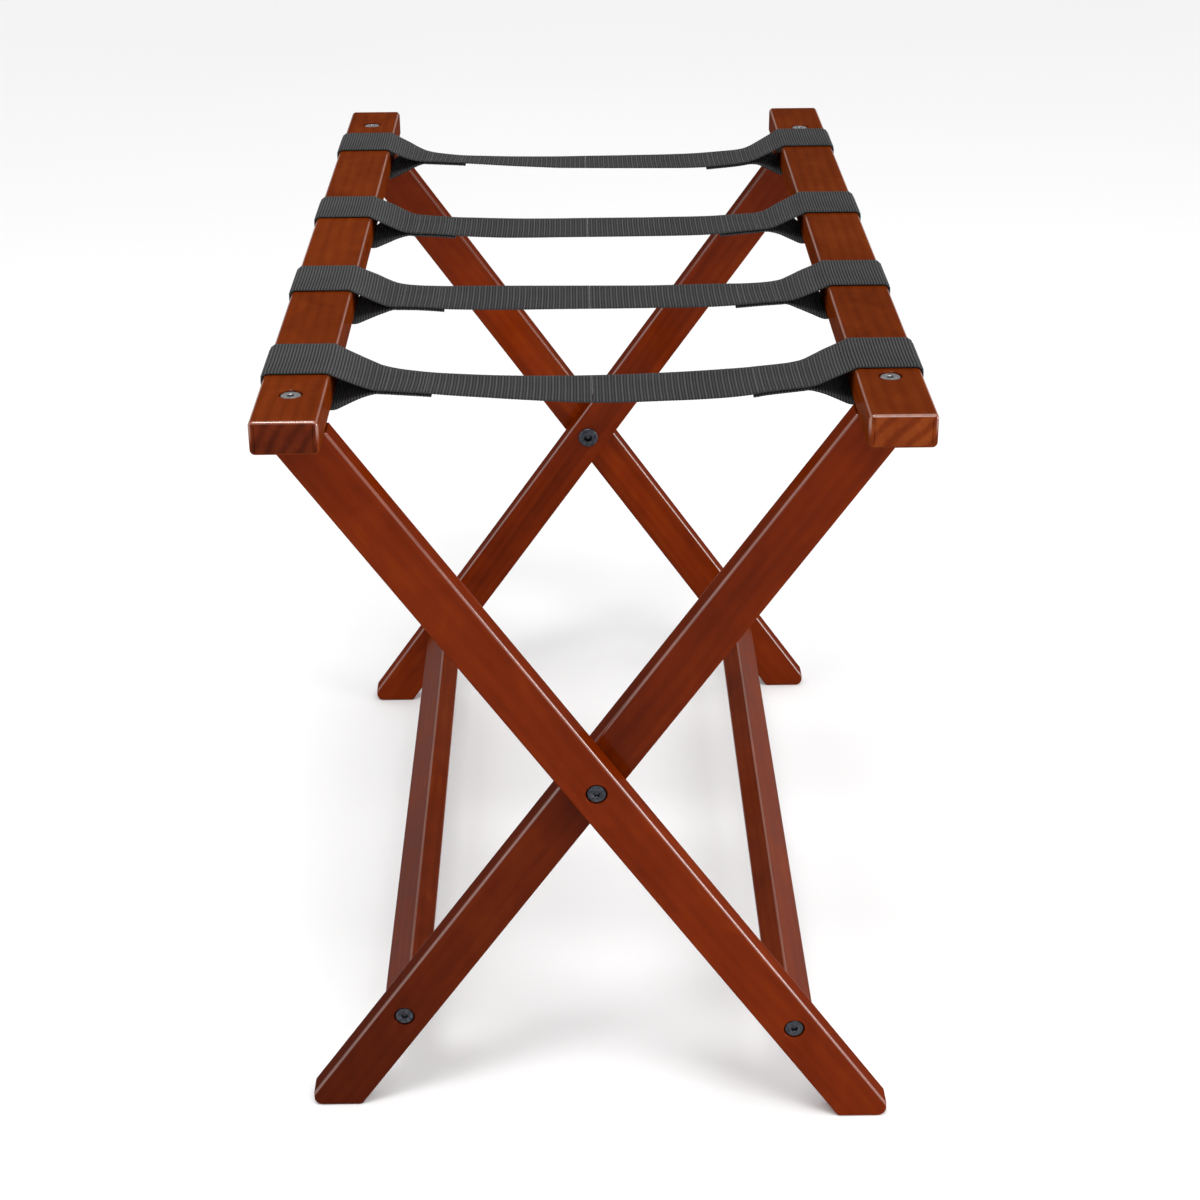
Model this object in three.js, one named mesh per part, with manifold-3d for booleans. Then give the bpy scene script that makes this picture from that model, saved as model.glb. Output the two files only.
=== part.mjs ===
// Folding luggage rack: two crossed wooden frames, four webbing straps, bolted joints.
// Millimetres, +Z up. X runs across the rack, Y runs along its rails.
// The origin is the centre of the footprint on the floor.
import * as THREE from 'three';
import * as BufferGeometryUtils from 'three/addons/utils/BufferGeometryUtils.js';
import Module from 'manifold-3d';

const wasm = await Module();
wasm.setup();

// ---- overall sizes
const RAIL_TOP_Z = 508;
const RAIL_LENGTH = 680;
const RAIL_WIDTH = 38.5;
const RAIL_THICKNESS = 20;
const RAIL_CENTRE_X = 169.75;
const RAIL_CORNER = 3;
const RAIL_END_EASE = 1.6;
const FIT = 0.3;

// ---- legs
const LEG_WIDTH = 31.5;
const LEG_THICKNESS = 17;
const OUTER_FACE_Y = 306.5;
const FRAME_GAP = 2;
const FOOT_CENTRE_X = 176.5;
const TOE_CUT = 7;
const TOE_RADIUS = 5.5;

// ---- stretchers
const STRETCHER_UP_LEG = 87;
const STRETCHER_WIDTH = 31.5;
const STRETCHER_THICKNESS = 17;
const STRETCHER_CORNER = 2;

// ---- fasteners, M6 with 4 mm hex sockets
const SHANK_R = 3;
const SHANK_HOLE_R = 3.3;
const HEAD_R = 6;
const HEAD_HEIGHT = 4;
const HEAD_EASE = 0.5;
const HEAD_SUNK = 0.7;
const SOCKET_ACROSS_FLATS = 4;
const SOCKET_DEPTH = 2.5;
const COUNTERBORE_R = 6.75;
const RAIL_BOLT_LENGTH = 30;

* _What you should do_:
Would you copy out each line exactly as written?

* _Solution_:
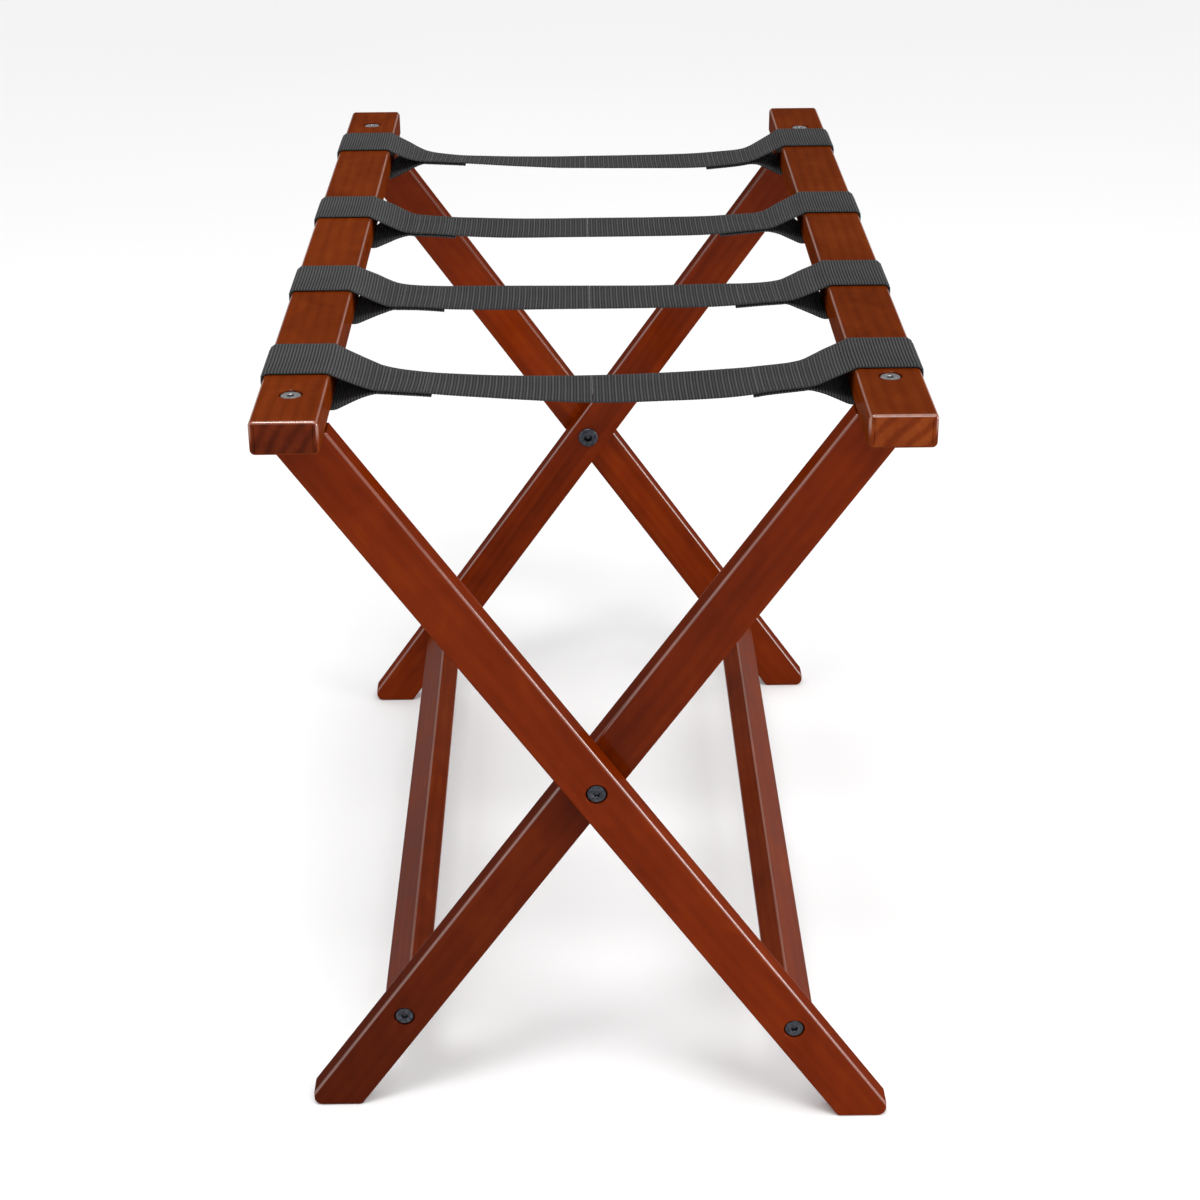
Model this object in three.js, one named mesh per part, with manifold-3d for booleans. Then give the bpy scene script that makes this picture from that model, saved as model.glb. Output the two files only.
=== part.mjs ===
// Folding luggage rack: two crossed wooden frames, four webbing straps, bolted joints.
// Millimetres, +Z up. X runs across the rack, Y runs along its rails.
// The origin is the centre of the footprint on the floor.
import * as THREE from 'three';
import * as BufferGeometryUtils from 'three/addons/utils/BufferGeometryUtils.js';
import Module from 'manifold-3d';

const wasm = await Module();
wasm.setup();

// ---- overall sizes
const RAIL_TOP_Z = 508;
const RAIL_LENGTH = 680;
const RAIL_WIDTH = 38.5;
const RAIL_THICKNESS = 20;
const RAIL_CENTRE_X = 169.75;
const RAIL_CORNER = 3;
const RAIL_END_EASE = 1.6;
const FIT = 0.3;

// ---- legs
const LEG_WIDTH = 31.5;
const LEG_THICKNESS = 17;
const OUTER_FACE_Y = 306.5;
const FRAME_GAP = 2;
const FOOT_CENTRE_X = 176.5;
const TOE_CUT = 7;
const TOE_RADIUS = 5.5;

// ---- stretchers
const STRETCHER_UP_LEG = 87;
const STRETCHER_WIDTH = 31.5;
const STRETCHER_THICKNESS = 17;
const STRETCHER_CORNER = 2;

// ---- fasteners, M6 with 4 mm hex sockets
const SHANK_R = 3;
const SHANK_HOLE_R = 3.3;
const HEAD_R = 6;
const HEAD_HEIGHT = 4;
const HEAD_EASE = 0.5;
const HEAD_SUNK = 0.7;
const SOCKET_ACROSS_FLATS = 4;
const SOCKET_DEPTH = 2.5;
const COUNTERBORE_R = 6.75;
const RAIL_BOLT_LENGTH = 30;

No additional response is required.